» Requirements
Reproduce the opening lines of the records exactly, up to and including the line in which "const lobe = (at, size, turn" occurs.

» Provided data
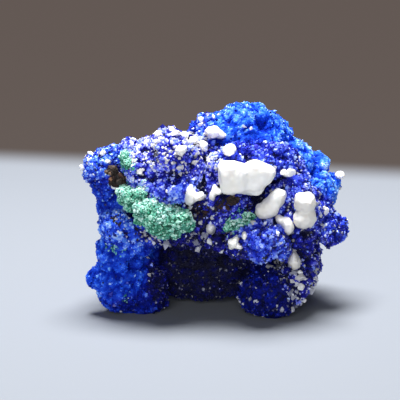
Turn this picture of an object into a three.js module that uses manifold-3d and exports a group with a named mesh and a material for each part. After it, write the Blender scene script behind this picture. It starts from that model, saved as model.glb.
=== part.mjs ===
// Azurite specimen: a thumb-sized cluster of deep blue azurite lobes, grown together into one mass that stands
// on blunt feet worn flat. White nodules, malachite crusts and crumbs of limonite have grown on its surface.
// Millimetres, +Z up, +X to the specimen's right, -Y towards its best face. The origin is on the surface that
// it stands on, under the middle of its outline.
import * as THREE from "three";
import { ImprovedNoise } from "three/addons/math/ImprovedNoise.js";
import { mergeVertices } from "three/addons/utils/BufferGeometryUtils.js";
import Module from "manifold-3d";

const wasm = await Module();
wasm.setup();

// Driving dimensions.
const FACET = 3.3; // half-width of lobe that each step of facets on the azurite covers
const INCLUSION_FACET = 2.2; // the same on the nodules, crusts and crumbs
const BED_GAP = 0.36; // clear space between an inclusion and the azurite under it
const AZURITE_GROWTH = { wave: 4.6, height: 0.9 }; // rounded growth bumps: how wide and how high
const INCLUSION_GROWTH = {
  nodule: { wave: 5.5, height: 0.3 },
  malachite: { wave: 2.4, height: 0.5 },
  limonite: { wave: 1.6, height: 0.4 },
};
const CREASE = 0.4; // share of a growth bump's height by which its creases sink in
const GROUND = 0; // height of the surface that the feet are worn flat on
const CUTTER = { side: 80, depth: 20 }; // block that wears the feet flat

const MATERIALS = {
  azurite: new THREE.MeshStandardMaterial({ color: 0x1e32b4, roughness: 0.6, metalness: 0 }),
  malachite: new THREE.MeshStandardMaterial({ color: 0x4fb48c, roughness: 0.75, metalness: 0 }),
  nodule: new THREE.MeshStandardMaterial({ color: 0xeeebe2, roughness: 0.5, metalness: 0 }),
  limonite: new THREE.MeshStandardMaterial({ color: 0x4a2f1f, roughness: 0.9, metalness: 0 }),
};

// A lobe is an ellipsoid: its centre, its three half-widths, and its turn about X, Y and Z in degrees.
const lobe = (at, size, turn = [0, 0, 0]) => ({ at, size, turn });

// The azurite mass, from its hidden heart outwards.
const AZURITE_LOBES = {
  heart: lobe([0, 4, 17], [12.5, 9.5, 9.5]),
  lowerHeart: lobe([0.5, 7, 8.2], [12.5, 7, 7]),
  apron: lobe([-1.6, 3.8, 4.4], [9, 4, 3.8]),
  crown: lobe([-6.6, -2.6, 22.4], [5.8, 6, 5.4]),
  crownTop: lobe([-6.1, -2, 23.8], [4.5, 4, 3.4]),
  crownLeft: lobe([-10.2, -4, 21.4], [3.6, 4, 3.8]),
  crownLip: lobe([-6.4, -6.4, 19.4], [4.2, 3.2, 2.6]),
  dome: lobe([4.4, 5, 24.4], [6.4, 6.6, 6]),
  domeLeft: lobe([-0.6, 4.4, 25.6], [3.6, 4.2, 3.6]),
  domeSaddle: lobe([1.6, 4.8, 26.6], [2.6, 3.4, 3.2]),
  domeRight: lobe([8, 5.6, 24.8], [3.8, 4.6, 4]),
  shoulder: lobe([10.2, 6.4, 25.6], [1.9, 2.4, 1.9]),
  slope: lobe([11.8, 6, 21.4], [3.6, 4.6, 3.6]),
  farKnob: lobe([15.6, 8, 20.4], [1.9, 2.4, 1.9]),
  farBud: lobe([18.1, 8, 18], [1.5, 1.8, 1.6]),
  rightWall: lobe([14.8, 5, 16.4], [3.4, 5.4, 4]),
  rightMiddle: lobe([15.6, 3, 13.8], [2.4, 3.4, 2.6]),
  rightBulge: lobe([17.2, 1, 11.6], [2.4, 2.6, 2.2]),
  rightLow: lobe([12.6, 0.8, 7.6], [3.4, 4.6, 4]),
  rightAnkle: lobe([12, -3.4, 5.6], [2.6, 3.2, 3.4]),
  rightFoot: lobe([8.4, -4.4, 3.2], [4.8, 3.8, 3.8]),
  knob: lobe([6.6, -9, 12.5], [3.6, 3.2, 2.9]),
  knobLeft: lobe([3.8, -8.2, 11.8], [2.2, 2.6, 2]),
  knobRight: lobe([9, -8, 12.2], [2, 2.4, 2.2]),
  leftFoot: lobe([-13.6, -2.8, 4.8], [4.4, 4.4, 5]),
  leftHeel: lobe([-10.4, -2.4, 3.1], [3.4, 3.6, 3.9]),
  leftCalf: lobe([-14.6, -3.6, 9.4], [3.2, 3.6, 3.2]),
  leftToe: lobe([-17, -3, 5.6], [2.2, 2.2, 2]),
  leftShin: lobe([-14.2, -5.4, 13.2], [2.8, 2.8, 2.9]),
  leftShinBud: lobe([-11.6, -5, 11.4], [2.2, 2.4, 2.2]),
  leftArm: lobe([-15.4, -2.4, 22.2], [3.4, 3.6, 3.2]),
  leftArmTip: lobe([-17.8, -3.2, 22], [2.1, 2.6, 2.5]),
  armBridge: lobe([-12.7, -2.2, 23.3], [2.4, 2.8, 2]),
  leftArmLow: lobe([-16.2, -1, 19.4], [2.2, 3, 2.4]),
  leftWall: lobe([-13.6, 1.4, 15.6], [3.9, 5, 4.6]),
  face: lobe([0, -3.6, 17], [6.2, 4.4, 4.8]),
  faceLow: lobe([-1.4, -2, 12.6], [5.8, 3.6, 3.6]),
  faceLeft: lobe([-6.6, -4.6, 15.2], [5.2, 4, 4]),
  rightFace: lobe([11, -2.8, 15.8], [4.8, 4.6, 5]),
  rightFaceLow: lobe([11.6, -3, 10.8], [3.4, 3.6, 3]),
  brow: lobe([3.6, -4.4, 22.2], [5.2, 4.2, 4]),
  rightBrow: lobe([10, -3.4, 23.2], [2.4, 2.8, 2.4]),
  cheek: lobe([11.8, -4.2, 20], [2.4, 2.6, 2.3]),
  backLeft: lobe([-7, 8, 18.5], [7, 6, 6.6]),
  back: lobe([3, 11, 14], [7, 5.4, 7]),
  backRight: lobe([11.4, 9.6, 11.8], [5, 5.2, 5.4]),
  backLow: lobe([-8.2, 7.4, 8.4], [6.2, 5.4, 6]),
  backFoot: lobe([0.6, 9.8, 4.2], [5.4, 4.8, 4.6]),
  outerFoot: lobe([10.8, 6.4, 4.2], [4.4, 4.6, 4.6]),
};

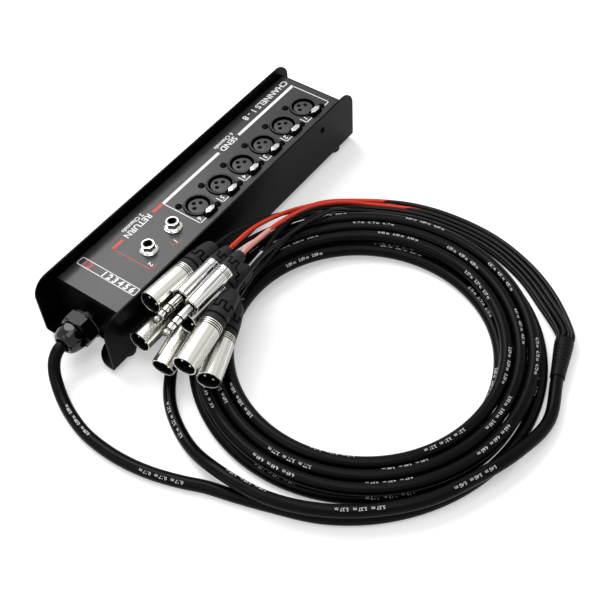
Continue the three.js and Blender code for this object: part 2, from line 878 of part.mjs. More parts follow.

» Output of the exercise
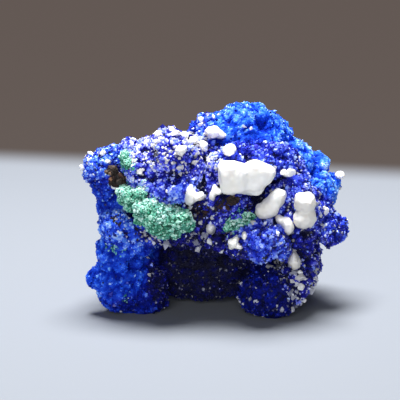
Turn this picture of an object into a three.js module that uses manifold-3d and exports a group with a named mesh and a material for each part. After it, write the Blender scene script behind this picture. It starts from that model, saved as model.glb.
=== part.mjs ===
// Azurite specimen: a thumb-sized cluster of deep blue azurite lobes, grown together into one mass that stands
// on blunt feet worn flat. White nodules, malachite crusts and crumbs of limonite have grown on its surface.
// Millimetres, +Z up, +X to the specimen's right, -Y towards its best face. The origin is on the surface that
// it stands on, under the middle of its outline.
import * as THREE from "three";
import { ImprovedNoise } from "three/addons/math/ImprovedNoise.js";
import { mergeVertices } from "three/addons/utils/BufferGeometryUtils.js";
import Module from "manifold-3d";

const wasm = await Module();
wasm.setup();

// Driving dimensions.
const FACET = 3.3; // half-width of lobe that each step of facets on the azurite covers
const INCLUSION_FACET = 2.2; // the same on the nodules, crusts and crumbs
const BED_GAP = 0.36; // clear space between an inclusion and the azurite under it
const AZURITE_GROWTH = { wave: 4.6, height: 0.9 }; // rounded growth bumps: how wide and how high
const INCLUSION_GROWTH = {
  nodule: { wave: 5.5, height: 0.3 },
  malachite: { wave: 2.4, height: 0.5 },
  limonite: { wave: 1.6, height: 0.4 },
};
const CREASE = 0.4; // share of a growth bump's height by which its creases sink in
const GROUND = 0; // height of the surface that the feet are worn flat on
const CUTTER = { side: 80, depth: 20 }; // block that wears the feet flat

const MATERIALS = {
  azurite: new THREE.MeshStandardMaterial({ color: 0x1e32b4, roughness: 0.6, metalness: 0 }),
  malachite: new THREE.MeshStandardMaterial({ color: 0x4fb48c, roughness: 0.75, metalness: 0 }),
  nodule: new THREE.MeshStandardMaterial({ color: 0xeeebe2, roughness: 0.5, metalness: 0 }),
  limonite: new THREE.MeshStandardMaterial({ color: 0x4a2f1f, roughness: 0.9, metalness: 0 }),
};

// A lobe is an ellipsoid: its centre, its three half-widths, and its turn about X, Y and Z in degrees.
const lobe = (at, size, turn = [0, 0, 0]) => ({ at, size, turn });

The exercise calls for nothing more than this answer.